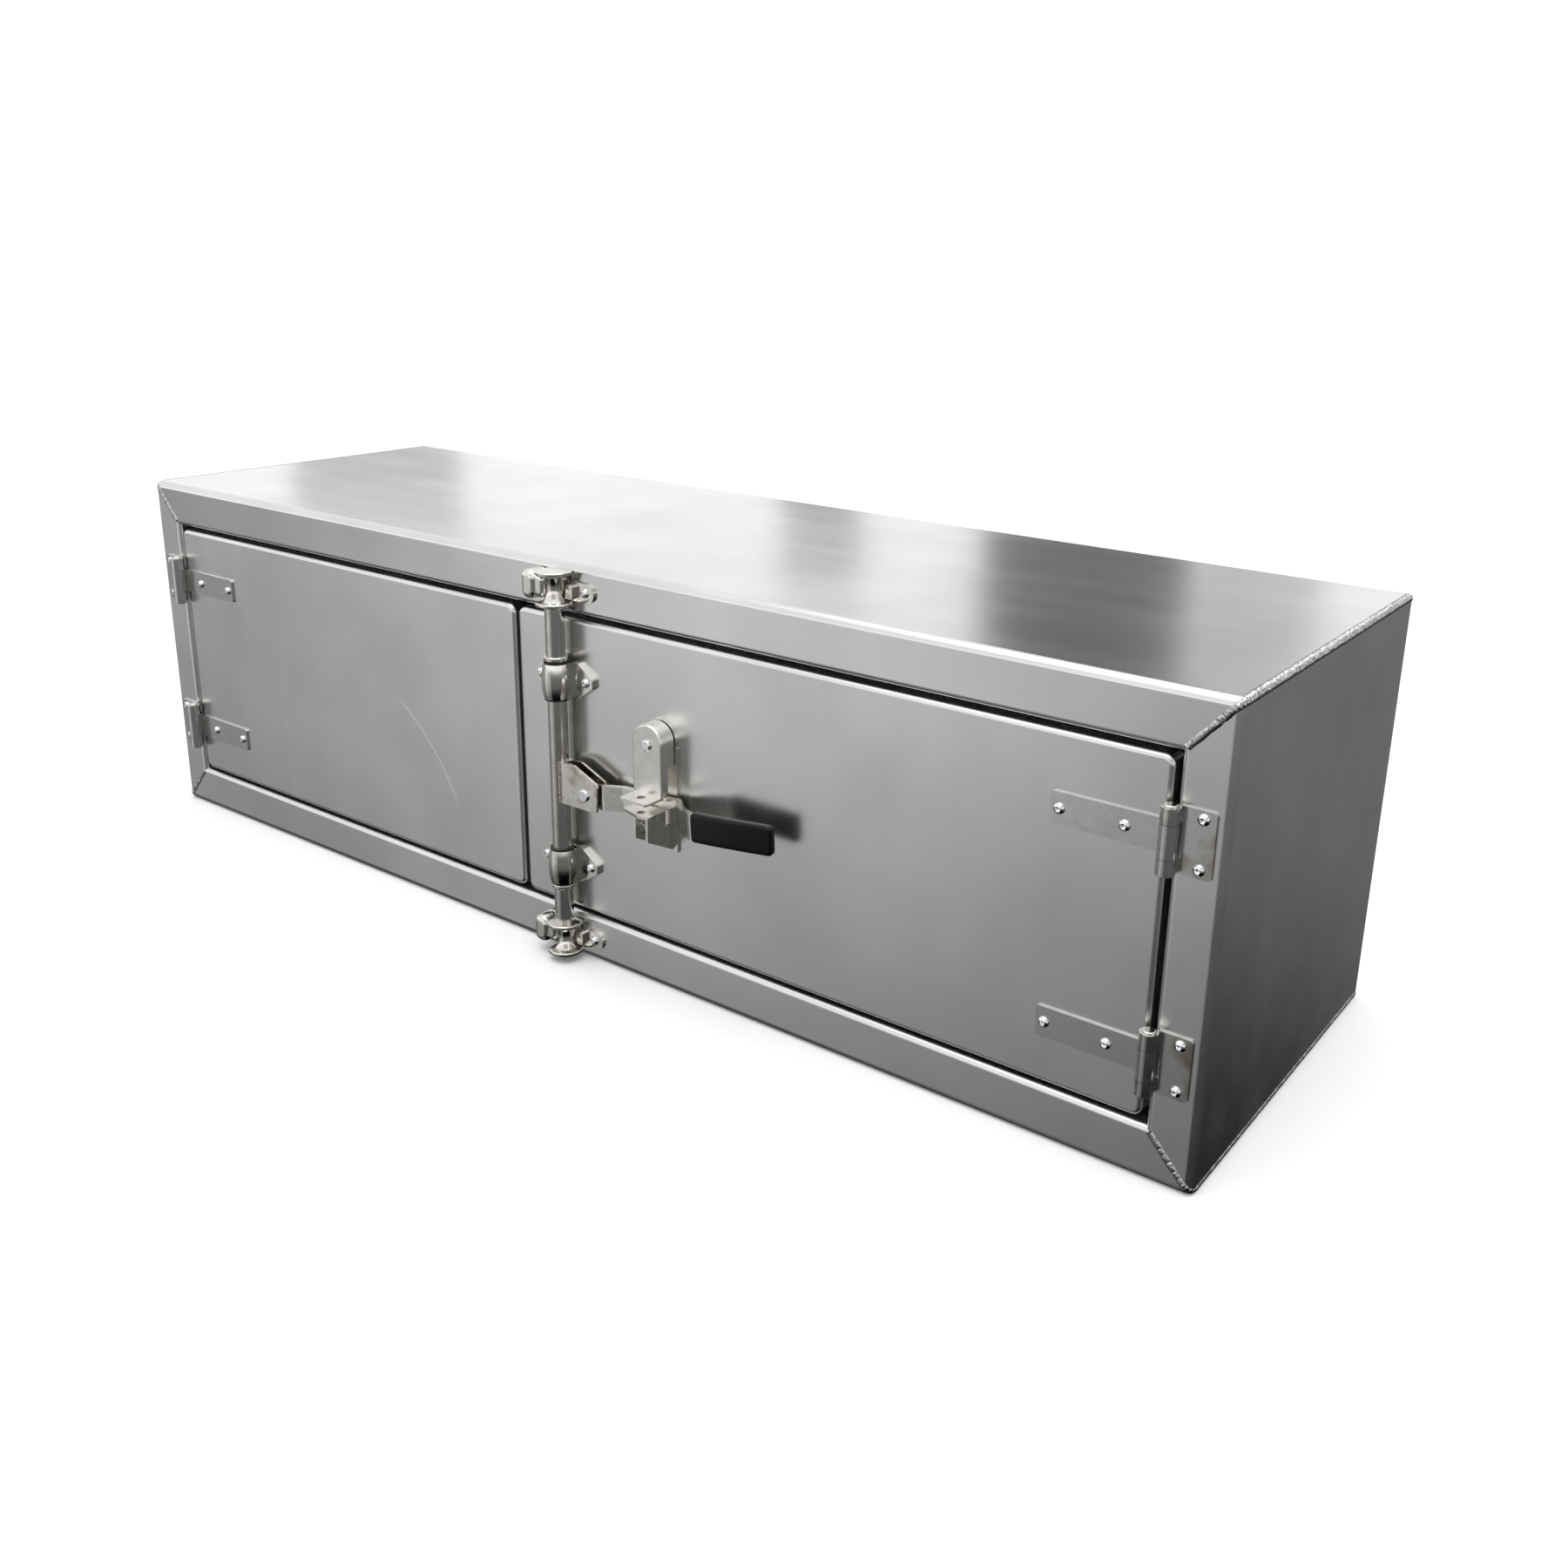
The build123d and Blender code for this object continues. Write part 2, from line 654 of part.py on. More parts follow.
def cam(discs, plug_low, plug_high, label):
    """Two flatted discs on a waisted neck, with a plug that fits inside the rod."""
    rod_y = front - rod_offset
    with BuildPart() as spool:
        for z in discs:
            with BuildSketch(level(z)):
                with Locations((rod_x, rod_y)):
                    Circle(disc_radius)
                with Locations((rod_x, rod_y + disc_rear_flat + disc_radius),
                               (rod_x - disc_side_flat - disc_radius, rod_y),
                               (rod_x - disc_radius, rod_y + disc_radius)):
                    Rectangle(2 * disc_radius, 2 * disc_radius, mode=Mode.SUBTRACT)
                with Locations((rod_x, rod_y)):
                    Circle(disc_rear_flat)
            extrude(amount=disc_thickness)
        fillet(spool.edges().filter_by(Plane.XY), 1.4)
        waist_low = discs[0] + disc_thickness
        waist_high = discs[1]
        with BuildSketch(Plane.XZ.offset(-rod_y)):
            with BuildLine():
                flare = neck_radius + 4.5
                Line((rod_x, waist_low), (rod_x + flare, waist_low))
                ThreePointArc((rod_x + flare, waist_low), (rod_x + neck_radius, (waist_low + waist_high) / 2),
                              (rod_x + flare, waist_high))
                Line((rod_x + flare, waist_high), (rod_x, waist_high))
                Line((rod_x, waist_high), (rod_x, waist_low))
            make_face()
        revolve(axis=Axis((rod_x, rod_y, 0), (0, 0, 1)), revolution_arc=360)
        with BuildSketch(level(plug_low)):
            with Locations((rod_x, rod_y)):
                Circle(plug_radius)
        extrude(amount=plug_high - plug_low)
    finish(spool.part, label)


cam(lower_discs, lower_discs[1] + disc_thickness, rod_bottom + plug_length, "lower_cam")
cam(upper_discs, rod_top - plug_length, upper_discs[0], "upper_cam")

# ---------------------------------------------------------------- handle yoke, welded to the rod
cheek_front = front - rod_offset - yoke_width / 2
cheek_back = front - rod_offset + yoke_width / 2
web_end = 28.5
with BuildPart() as yoke:
    with BuildSketch(Plane.XZ.offset(-cheek_back)):
        with BuildLine():
            FilletPolyline(
                (rod_x + 7, 193),
                (76, 193.5),
                (78, 226),
                (43, 241),
                (rod_x + 7, 240.5),
                radius=(3, 3, 5, 0, 0),
                close=True,
            )
        make_face()
    extrude(amount=yoke_width)
    with Locations((web_end + 40, front - rod_offset, 217)):
        Box(80, yoke_width - 2 * cheek_gauge, 80, mode=Mode.SUBTRACT)
    with Locations((rod_x, front - rod_offset, 217)):
        Cylinder(rod_radius, 100, mode=Mode.SUBTRACT)
    with BuildSketch(Plane.XZ.offset(-cheek_back)):
        with Locations((handle_pin_x, handle_pin_z)):
            Circle(4.0)
    extrude(amount=yoke_width, mode=Mode.SUBTRACT)
finish(yoke.part, "yoke")

weld_radius = 2.4
with BuildPart() as yoke_welds:
    for offset_y in (-7.6, 7.6):
        with BuildSketch(level(194)):
            with Locations((rod_x + 7.6, front - rod_offset + offset_y)):
                Circle(weld_radius)
        extrude(amount=46)
    with Locations((rod_x, front - rod_offset, 217)):
        Cylinder(rod_radius, 100, mode=Mode.SUBTRACT)
    add(yoke.part, mode=Mode.SUBTRACT)
finish(yoke_welds.part, "yoke_welds")

with BuildPart() as yoke_pin:
    with BuildSketch(Plane.XZ.offset(-cheek_front)):
        with Locations((handle_pin_x, handle_pin_z)):
            Circle(7.0)
    extrude(amount=2.6)
    fillet(yoke_pin.faces().sort_by(Axis.Y)[0].edges(), 1.4)
    with BuildSketch(Plane.XZ.offset(-cheek_back)):
        with Locations((handle_pin_x, handle_pin_z)):
            Circle(4.0)
    extrude(amount=yoke_width)
    with BuildSketch(Plane.XZ.offset(-cheek_back)):
        with Locations((handle_pin_x, handle_pin_z)):
            Circle(5.5)
    extrude(amount=-1.2)
finish(yoke_pin.part, "yoke_pin")

# ---------------------------------------------------------------- handle: a cranked flat bar with a grip
tilt = radians(handle_tilt)
bar_normal = Vector(-sin(tilt), 0, cos(tilt))
bar_along = (cos(tilt), 0, sin(tilt))
pin_point = (handle_pin_x, front - rod_offset, handle_pin_z)
# Each point is how far it is along the bar from its pin, and how far in front of the front face.
bar_route = [(-16, 15.5), (24, 15.5), (46, 8), (123.5, 8), (144, 26), (161, 33.2), (206, 29), (254, 22.5)]
grip_route = [(grip_start, 33.2), (206, 29), (grip_end, 22)]


def bar_plane(half_height):
    origin = Vector(handle_pin_x, 0, handle_pin_z) - bar_normal * half_height
    return Plane(origin=origin, x_dir=bar_along, z_dir=bar_normal)


def strip_profile(route, half_thickness, radius):
    """Plan outline of a strip this thick, along the route."""
    with BuildLine() as outline:
        FilletPolyline(*[(along, front - out) for along, out in route], radius=radius)
        offset(amount=half_thickness, side=Side.BOTH)
    make_face(outline.edges())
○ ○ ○
§ **TASK REQUIREMENTS**: Go through the material above and copy each line that has the word "this".

§ **THE REPLY**:
The build123d and Blender code for this object continues. Write part 2, from line 654 of part.py on. More parts follow.
    """Plan outline of a strip this thick, along the route."""